Give the data again, word for word.
========
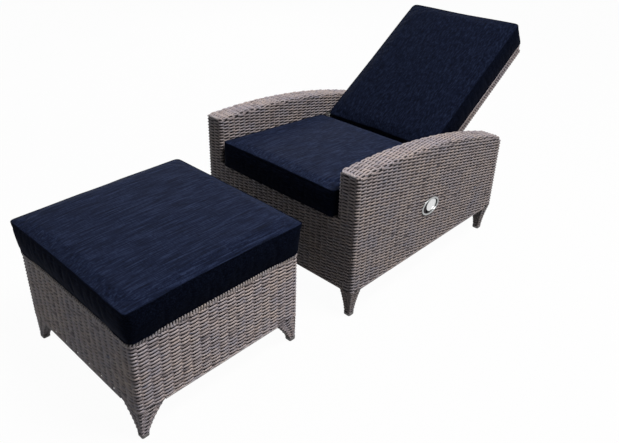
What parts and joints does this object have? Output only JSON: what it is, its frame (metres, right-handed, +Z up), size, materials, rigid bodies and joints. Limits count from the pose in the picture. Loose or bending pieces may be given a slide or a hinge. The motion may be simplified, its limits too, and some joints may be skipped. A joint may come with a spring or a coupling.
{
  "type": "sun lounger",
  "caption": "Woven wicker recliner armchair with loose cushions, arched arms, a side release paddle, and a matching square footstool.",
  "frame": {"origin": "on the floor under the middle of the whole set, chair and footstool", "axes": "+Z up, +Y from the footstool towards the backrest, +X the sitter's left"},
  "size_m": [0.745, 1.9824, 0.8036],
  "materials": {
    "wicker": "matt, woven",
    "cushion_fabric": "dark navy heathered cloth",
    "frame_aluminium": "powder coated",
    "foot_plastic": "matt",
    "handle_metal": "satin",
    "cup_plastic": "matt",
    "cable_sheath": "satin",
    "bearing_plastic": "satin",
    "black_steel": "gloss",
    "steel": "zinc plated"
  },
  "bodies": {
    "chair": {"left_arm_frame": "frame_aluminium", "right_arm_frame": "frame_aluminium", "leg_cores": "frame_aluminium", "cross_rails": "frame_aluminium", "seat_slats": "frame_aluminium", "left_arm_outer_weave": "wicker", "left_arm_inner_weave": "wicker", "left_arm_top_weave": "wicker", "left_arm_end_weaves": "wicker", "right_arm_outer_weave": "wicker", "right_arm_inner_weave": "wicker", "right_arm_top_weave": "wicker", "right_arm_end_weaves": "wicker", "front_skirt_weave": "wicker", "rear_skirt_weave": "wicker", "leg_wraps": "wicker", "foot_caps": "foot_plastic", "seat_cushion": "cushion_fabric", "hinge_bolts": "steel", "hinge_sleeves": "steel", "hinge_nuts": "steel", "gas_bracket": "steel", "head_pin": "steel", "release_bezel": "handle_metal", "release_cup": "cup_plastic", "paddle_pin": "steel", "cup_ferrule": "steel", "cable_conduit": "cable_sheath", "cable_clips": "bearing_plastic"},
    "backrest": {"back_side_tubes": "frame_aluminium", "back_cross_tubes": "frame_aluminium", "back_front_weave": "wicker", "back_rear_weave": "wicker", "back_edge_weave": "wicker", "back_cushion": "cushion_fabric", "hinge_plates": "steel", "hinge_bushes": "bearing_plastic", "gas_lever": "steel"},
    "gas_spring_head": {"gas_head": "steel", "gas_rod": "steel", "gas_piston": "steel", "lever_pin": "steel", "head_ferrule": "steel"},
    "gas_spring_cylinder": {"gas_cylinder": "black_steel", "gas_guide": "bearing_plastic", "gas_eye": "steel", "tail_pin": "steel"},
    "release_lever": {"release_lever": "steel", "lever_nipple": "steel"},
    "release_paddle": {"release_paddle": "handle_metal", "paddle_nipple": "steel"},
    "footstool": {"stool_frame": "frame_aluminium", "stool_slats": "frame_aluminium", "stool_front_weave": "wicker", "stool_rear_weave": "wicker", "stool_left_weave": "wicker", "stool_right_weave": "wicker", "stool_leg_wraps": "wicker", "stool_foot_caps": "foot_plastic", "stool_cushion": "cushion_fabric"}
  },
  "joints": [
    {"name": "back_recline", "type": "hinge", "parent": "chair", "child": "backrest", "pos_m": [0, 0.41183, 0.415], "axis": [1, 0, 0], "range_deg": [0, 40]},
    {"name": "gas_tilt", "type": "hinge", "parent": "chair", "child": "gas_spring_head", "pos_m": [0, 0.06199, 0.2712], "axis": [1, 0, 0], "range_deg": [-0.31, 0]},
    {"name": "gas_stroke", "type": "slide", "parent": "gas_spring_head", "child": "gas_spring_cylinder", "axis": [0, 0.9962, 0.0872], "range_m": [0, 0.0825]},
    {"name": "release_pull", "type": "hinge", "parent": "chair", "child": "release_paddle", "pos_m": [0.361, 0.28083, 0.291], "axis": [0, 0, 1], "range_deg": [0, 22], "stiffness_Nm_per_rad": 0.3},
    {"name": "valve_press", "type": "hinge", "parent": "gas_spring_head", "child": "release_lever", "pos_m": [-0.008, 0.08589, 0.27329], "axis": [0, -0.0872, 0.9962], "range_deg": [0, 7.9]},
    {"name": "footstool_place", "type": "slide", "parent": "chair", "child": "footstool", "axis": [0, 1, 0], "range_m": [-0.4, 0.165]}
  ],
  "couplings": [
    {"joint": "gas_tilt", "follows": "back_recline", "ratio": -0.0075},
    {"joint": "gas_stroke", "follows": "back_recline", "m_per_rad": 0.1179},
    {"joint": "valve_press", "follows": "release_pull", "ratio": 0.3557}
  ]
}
========
- EXPECTED OUTPUT -
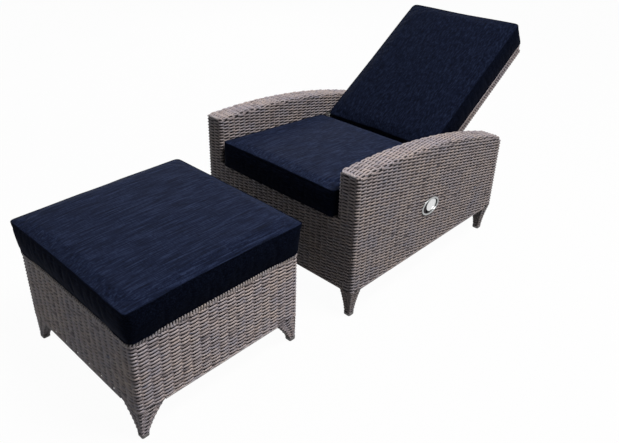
What parts and joints does this object have? Output only JSON: what it is, its frame (metres, right-handed, +Z up), size, materials, rigid bodies and joints. Limits count from the pose in the picture. Loose or bending pieces may be given a slide or a hinge. The motion may be simplified, its limits too, and some joints may be skipped. A joint may come with a spring or a coupling.
{
  "type": "sun lounger",
  "caption": "Woven wicker recliner armchair with loose cushions, arched arms, a side release paddle, and a matching square footstool.",
  "frame": {"origin": "on the floor under the middle of the whole set, chair and footstool", "axes": "+Z up, +Y from the footstool towards the backrest, +X the sitter's left"},
  "size_m": [0.745, 1.9824, 0.8036],
  "materials": {
    "wicker": "matt, woven",
    "cushion_fabric": "dark navy heathered cloth",
    "frame_aluminium": "powder coated",
    "foot_plastic": "matt",
    "handle_metal": "satin",
    "cup_plastic": "matt",
    "cable_sheath": "satin",
    "bearing_plastic": "satin",
    "black_steel": "gloss",
    "steel": "zinc plated"
  },
  "bodies": {
    "chair": {"left_arm_frame": "frame_aluminium", "right_arm_frame": "frame_aluminium", "leg_cores": "frame_aluminium", "cross_rails": "frame_aluminium", "seat_slats": "frame_aluminium", "left_arm_outer_weave": "wicker", "left_arm_inner_weave": "wicker", "left_arm_top_weave": "wicker", "left_arm_end_weaves": "wicker", "right_arm_outer_weave": "wicker", "right_arm_inner_weave": "wicker", "right_arm_top_weave": "wicker", "right_arm_end_weaves": "wicker", "front_skirt_weave": "wicker", "rear_skirt_weave": "wicker", "leg_wraps": "wicker", "foot_caps": "foot_plastic", "seat_cushion": "cushion_fabric", "hinge_bolts": "steel", "hinge_sleeves": "steel", "hinge_nuts": "steel", "gas_bracket": "steel", "head_pin": "steel", "release_bezel": "handle_metal", "release_cup": "cup_plastic", "paddle_pin": "steel", "cup_ferrule": "steel", "cable_conduit": "cable_sheath", "cable_clips": "bearing_plastic"},
    "backrest": {"back_side_tubes": "frame_aluminium", "back_cross_tubes": "frame_aluminium", "back_front_weave": "wicker", "back_rear_weave": "wicker", "back_edge_weave": "wicker", "back_cushion": "cushion_fabric", "hinge_plates": "steel", "hinge_bushes": "bearing_plastic", "gas_lever": "steel"},
    "gas_spring_head": {"gas_head": "steel", "gas_rod": "steel", "gas_piston": "steel", "lever_pin": "steel", "head_ferrule": "steel"},
    "gas_spring_cylinder": {"gas_cylinder": "black_steel", "gas_guide": "bearing_plastic", "gas_eye": "steel", "tail_pin": "steel"},
    "release_lever": {"release_lever": "steel", "lever_nipple": "steel"},
    "release_paddle": {"release_paddle": "handle_metal", "paddle_nipple": "steel"},
    "footstool": {"stool_frame": "frame_aluminium", "stool_slats": "frame_aluminium", "stool_front_weave": "wicker", "stool_rear_weave": "wicker", "stool_left_weave": "wicker", "stool_right_weave": "wicker", "stool_leg_wraps": "wicker", "stool_foot_caps": "foot_plastic", "stool_cushion": "cushion_fabric"}
  },
  "joints": [
    {"name": "back_recline", "type": "hinge", "parent": "chair", "child": "backrest", "pos_m": [0, 0.41183, 0.415], "axis": [1, 0, 0], "range_deg": [0, 40]},
    {"name": "gas_tilt", "type": "hinge", "parent": "chair", "child": "gas_spring_head", "pos_m": [0, 0.06199, 0.2712], "axis": [1, 0, 0], "range_deg": [-0.31, 0]},
    {"name": "gas_stroke", "type": "slide", "parent": "gas_spring_head", "child": "gas_spring_cylinder", "axis": [0, 0.9962, 0.0872], "range_m": [0, 0.0825]},
    {"name": "release_pull", "type": "hinge", "parent": "chair", "child": "release_paddle", "pos_m": [0.361, 0.28083, 0.291], "axis": [0, 0, 1], "range_deg": [0, 22], "stiffness_Nm_per_rad": 0.3},
    {"name": "valve_press", "type": "hinge", "parent": "gas_spring_head", "child": "release_lever", "pos_m": [-0.008, 0.08589, 0.27329], "axis": [0, -0.0872, 0.9962], "range_deg": [0, 7.9]},
    {"name": "footstool_place", "type": "slide", "parent": "chair", "child": "footstool", "axis": [0, 1, 0], "range_m": [-0.4, 0.165]}
  ],
  "couplings": [
    {"joint": "gas_tilt", "follows": "back_recline", "ratio": -0.0075},
    {"joint": "gas_stroke", "follows": "back_recline", "m_per_rad": 0.1179},
    {"joint": "valve_press", "follows": "release_pull", "ratio": 0.3557}
  ]
}